* [Exercise details]
In the records below, begin at the line that has "Write the Blender Python" and stop after the line that has "import numpy as np"; quote those lines verbatim and nothing more.

* [Provided information]
________________
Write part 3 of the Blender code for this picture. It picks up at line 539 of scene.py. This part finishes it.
________________
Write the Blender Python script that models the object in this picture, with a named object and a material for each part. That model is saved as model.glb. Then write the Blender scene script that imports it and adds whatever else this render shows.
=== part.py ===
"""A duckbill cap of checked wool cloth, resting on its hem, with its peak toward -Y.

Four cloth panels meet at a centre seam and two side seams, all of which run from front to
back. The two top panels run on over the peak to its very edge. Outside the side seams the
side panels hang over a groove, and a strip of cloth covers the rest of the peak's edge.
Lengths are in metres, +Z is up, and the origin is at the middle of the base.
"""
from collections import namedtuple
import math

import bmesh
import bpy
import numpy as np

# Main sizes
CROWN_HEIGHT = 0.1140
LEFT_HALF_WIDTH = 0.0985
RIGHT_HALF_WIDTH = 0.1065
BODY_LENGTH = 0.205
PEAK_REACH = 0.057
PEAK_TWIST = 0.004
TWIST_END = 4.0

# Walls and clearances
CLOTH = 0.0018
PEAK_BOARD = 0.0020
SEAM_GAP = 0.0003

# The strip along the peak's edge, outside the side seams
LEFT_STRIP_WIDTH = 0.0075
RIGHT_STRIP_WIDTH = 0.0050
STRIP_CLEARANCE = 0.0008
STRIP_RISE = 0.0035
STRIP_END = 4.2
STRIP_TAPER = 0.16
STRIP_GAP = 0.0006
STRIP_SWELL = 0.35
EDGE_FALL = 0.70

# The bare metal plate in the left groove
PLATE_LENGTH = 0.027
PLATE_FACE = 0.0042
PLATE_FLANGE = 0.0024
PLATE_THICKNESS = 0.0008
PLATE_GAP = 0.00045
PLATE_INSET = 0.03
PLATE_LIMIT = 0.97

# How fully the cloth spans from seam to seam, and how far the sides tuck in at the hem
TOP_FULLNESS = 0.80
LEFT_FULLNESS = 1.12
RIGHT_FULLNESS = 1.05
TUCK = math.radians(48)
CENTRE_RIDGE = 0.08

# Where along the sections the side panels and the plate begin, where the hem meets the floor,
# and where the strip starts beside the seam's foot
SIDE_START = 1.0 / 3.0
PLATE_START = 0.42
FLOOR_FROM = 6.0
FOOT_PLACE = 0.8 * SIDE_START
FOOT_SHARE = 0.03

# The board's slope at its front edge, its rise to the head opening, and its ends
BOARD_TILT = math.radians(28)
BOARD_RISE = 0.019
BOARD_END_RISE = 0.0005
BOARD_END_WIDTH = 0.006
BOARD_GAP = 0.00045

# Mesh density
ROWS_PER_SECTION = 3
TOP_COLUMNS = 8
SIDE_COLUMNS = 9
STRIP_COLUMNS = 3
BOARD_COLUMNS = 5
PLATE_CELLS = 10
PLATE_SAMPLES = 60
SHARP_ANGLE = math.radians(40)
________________
* [Task output]
Write the Blender Python script that models the object in this picture, with a named object and a material for each part. That model is saved as model.glb. Then write the Blender scene script that imports it and adds whatever else this render shows.
=== part.py ===
"""A duckbill cap of checked wool cloth, resting on its hem, with its peak toward -Y.

Four cloth panels meet at a centre seam and two side seams, all of which run from front to
back. The two top panels run on over the peak to its very edge. Outside the side seams the
side panels hang over a groove, and a strip of cloth covers the rest of the peak's edge.
Lengths are in metres, +Z is up, and the origin is at the middle of the base.
"""
from collections import namedtuple
import math

import bmesh
import bpy
import numpy as np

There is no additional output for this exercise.